-- begin Given material --
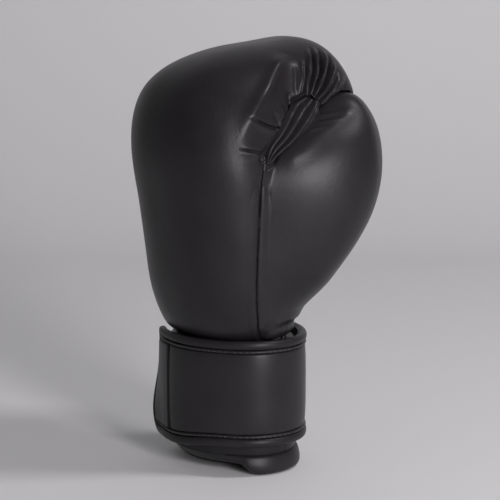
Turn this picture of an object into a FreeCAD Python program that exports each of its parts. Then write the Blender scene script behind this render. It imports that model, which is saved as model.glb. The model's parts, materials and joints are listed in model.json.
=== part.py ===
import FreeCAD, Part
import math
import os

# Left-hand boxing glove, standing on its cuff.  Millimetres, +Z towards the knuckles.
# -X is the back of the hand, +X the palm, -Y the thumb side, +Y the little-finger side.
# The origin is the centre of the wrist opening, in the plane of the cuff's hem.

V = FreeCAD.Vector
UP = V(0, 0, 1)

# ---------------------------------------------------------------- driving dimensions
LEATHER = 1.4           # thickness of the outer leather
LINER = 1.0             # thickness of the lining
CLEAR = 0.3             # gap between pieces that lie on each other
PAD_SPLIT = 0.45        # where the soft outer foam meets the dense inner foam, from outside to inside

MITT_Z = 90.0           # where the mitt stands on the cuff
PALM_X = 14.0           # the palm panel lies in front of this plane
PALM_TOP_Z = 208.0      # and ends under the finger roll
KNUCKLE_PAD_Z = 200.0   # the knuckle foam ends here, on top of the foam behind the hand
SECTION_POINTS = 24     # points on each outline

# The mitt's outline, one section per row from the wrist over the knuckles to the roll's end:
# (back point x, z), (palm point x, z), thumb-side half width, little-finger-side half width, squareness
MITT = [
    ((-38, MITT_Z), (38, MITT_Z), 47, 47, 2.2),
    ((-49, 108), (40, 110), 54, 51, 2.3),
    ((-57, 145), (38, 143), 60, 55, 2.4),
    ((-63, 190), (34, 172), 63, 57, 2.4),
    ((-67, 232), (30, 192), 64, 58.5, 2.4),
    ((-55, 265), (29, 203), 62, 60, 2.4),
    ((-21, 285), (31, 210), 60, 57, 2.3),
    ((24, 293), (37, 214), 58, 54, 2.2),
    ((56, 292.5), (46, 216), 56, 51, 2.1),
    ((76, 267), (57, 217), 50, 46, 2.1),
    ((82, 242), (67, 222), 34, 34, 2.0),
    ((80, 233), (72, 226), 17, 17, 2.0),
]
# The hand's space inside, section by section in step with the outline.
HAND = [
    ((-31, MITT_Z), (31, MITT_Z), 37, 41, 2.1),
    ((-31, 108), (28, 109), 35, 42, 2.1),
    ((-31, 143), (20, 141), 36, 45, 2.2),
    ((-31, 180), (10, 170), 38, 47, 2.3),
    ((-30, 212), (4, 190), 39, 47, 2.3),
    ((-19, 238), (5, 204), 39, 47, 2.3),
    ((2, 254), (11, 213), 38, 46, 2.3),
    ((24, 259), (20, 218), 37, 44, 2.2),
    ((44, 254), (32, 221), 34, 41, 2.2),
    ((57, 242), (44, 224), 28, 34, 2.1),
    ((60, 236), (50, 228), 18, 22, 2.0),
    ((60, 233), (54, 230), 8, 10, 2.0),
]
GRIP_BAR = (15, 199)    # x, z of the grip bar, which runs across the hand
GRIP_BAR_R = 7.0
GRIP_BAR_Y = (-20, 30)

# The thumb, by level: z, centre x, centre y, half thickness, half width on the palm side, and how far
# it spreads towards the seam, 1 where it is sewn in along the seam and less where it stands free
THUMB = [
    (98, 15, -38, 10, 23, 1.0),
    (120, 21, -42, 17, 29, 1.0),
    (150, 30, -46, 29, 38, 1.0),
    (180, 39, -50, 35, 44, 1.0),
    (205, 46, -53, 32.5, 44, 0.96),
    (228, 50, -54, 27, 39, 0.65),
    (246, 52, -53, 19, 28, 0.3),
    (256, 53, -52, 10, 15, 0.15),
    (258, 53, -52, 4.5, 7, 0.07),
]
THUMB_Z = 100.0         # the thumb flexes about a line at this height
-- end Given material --
**Exercise prompt**.
Using the data above, restate word for word the lines from its opening line through the line that contains "# The origin", and no more.

**Result of this task**.
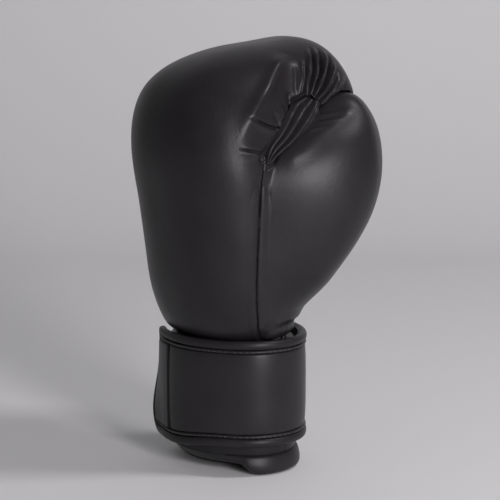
Turn this picture of an object into a FreeCAD Python program that exports each of its parts. Then write the Blender scene script behind this render. It imports that model, which is saved as model.glb. The model's parts, materials and joints are listed in model.json.
=== part.py ===
import FreeCAD, Part
import math
import os

# Left-hand boxing glove, standing on its cuff.  Millimetres, +Z towards the knuckles.
# -X is the back of the hand, +X the palm, -Y the thumb side, +Y the little-finger side.
# The origin is the centre of the wrist opening, in the plane of the cuff's hem.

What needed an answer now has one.